Hopefully last night's reports prevail and Durant avoided a catastrophic injury in the middle of the best postseason run of his career. Of course, even in the best-case scenario, a Grade 1 calf strain can cost a player 7 days. Durant, himself, missed three games when he strained his calf last year. If the injury is more severe, KD could miss 4-6 weeks and the rest of the playoffs. Here are three more thoughts from Game 5.

1. KD's injury looms over the entire NBA. If Durant is sidelined for any extended period of time, all bets are off the rest of the way. The Warriors still have three other players who will likely be in the Hall of Fame one day, sure, but Golden State was already alarmingly thin. The team's been leaning on a 7-man rotation of Shaun Livingston, Kevon Looney, Durant, Steph Curry, Klay Thompson, Andre Iguodala and Draymond Green. Even if Kerr can eventually go deeper into his rotation against teams that aren't the Rockets, he'll be choosing from players like Andrew Bogut, Alfonzo McKinnie, Quinn Cook, and Jordan Bell. 

Kerr's cupboard is bare, and that alone has given the rest of the league more hope than anyone could have imagined six months ago. Now take Durant away for an indefinite stretch that leaves the rest of us Googling recovery times for Grade 1 and Grade 2 calf sprains. 

The story after Wednesday is simple and obvious but unavoidable: if KD misses extended time, the Warriors become... underdogs. The NBA title race becomes as wide–open as it's been since 2015, but in the most frustrating way imaginable. 

2. James Harden has never had a better chance to silence his critics. Harden has spent the past few games playing the best playoff basketball of his life. Even as Golden State rotates elite defenders on the perimeter and uses Draymond Green as a free safety around the rim, he's been spectacular. Then the story got complicated in Game 5:

His numbers were excellent (31 points on 10-of-16 shooting, 8 assists), but as the Warriors teetered on the brink, he couldn't push them over the edge. It was strange to watch. Of all the times to be aggressive and go for the kill, the fourth quarter against a hated rival that just lost its best player in the middle of a pivotal game seems like it should be pretty high on the list. Instead, Harden in Game 5 was everything that's always made him confounding in the playoffs. It was a game that wasn't quite terrible, but moreso just hard to explain. And maybe that's OK. Because if anyone wants to have a conversation about Harden's playoff ghosts, it should also be noted that he's been mostly excellent in this series, and he's never had a better chance to silence the doubters. 

Wednesday night obviously went sideways down the stretch, but that's OK. Houston has already played the Warriors closer than any team we've ever seen, and with KD's status unclear, the gap has never been as narrow as it looks right now. If Harden can be the one to finish them, no one will be worried about a fourth quarter shot chart from Game 5.

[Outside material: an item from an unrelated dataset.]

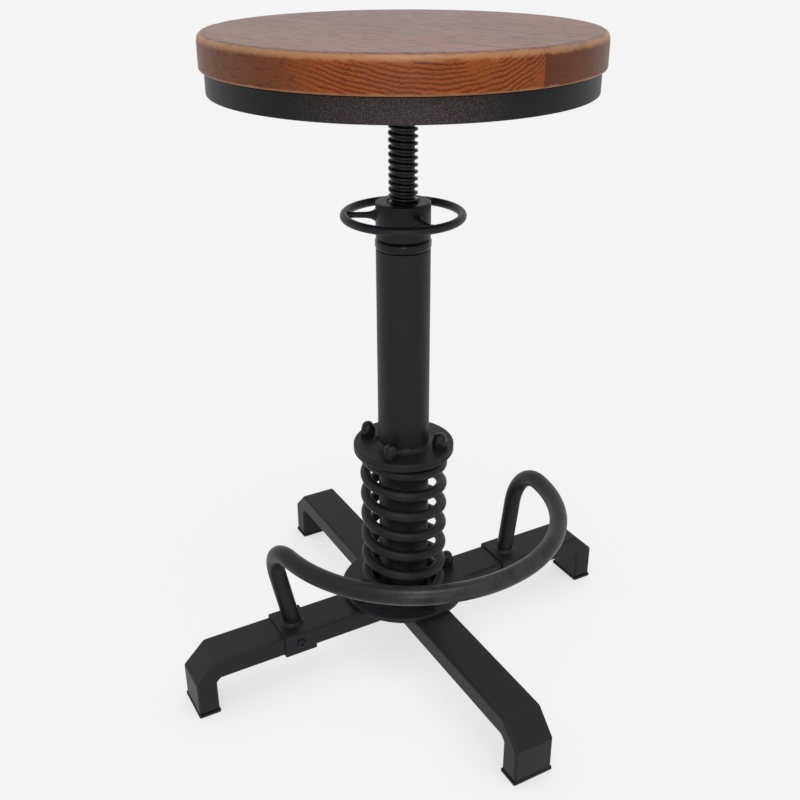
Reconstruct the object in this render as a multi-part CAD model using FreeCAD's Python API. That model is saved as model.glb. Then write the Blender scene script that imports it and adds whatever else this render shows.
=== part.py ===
import FreeCAD, Part
import math
import os
from FreeCAD import Vector

os.makedirs("parts", exist_ok=True)

# Machinist stool, millimetres, +Z up, origin on the floor under the column.
# +X points along the right leg, -Y along the front leg that the footrest passes.

# Seat
seat_radius = 165.0
seat_thickness = 28.0
seat_top = 609.0
seat_edge_round = 6.0
seat_under_round = 2.0
grain_direction = -71.3
board_seam_left = -32.0
board_seam_right = 101.0
band_inset = 4.2
band_thickness = 3.0
band_height = 18.8
band_gap = 0.6
arm_width = 32.0
arm_thickness = 5.0
arm_centre_radius = 45.0
hub_radius = 20.0
hub_length = 26.0
hub_pin_radius = 3.0
wood_screw_radius = 2.0
wood_screw_bite = 18.0
wood_screw_head_radius = 4.5
wood_screw_head_height = 2.4
wood_screw_inner_place = 60.0
wood_screw_edge = 35.0

# Lifting screw: a single left-handed thread
thread_pitch = 6.0
thread_radius = 12.85
thread_depth = 2.7
thread_crest = 1.7
thread_root = 3.9
thread_clearance = 0.3
thread_sink = 0.3
thread_run_turns = 6
thread_engaged_turns = 2
thread_relief = 0.6
thread_end_margin = 0.3
screw_spigot_radius = 10.0
screw_journal_radius = 8.0
guide_length = 14.4
guide_play = 0.3
guide_running = 0.05
screw_washer_radius = 12.0
screw_washer_thickness = 2.0
screw_bolt_length = 22.0
turns_up = 12
stop_margin = 2.3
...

3. Steph Curry has an opportunity of his own. At some point there will be room for a bigger conversation about Curry's game, his struggles in this series, and what all of this says about what where we might be headed through the second half of his career. For now, we can note that Wednesday's Game 5 was another alarmingly uneven performance from Curry for the first three quarters. He was turning the ball over, he wasn't finishing at the rim, and the Rockets had once again succeeded at keeping him marginalized. Then Durant went down, Curry went to work, and the Warriors started solving the Rockets defense by zipping the ball over the floor. It all worked, and Curry was the catalyst. Before the KD injury, he'd been 4-of-14 shooting, including 1-of-8 from three, for 9 points. After Durant left the floor: Curry was 5-of-9 for 16 points and a win, including 2-of-3 from three.

After the first 10 days of this series, Curry skepticism was louder than it's been since at least 2015. Some of that makes sense: Houston has the personnel to wear him out on defense and make him work to score on the other end, and through most of these games, Curry's been half as effective as he's been at his peak. The first half of this series from Curry raises valid questions about what the Warriors will look like if KD leaves this summer. But other skepticism probably went too far: anyone questioning Curry's playoff history should note that he's top 10 all-time as a playoff scorer, and he's still so dangerous that teams are willing to trap him all over the floor and take their chances guarding Kevin Durant one-on-one (an insane-but-true thing to write).

In any case, Curry will have a chance to make a statement of his own at the end of this series. How much of Game 5's success will continue in Game 6 or a potential Game 7? Can he keep rolling? Has the NBA learned how to guard him? It's unclear, but if Durant is hurt, there's only one path forward for the Warriors. It starts with the guy who has been leading them all along.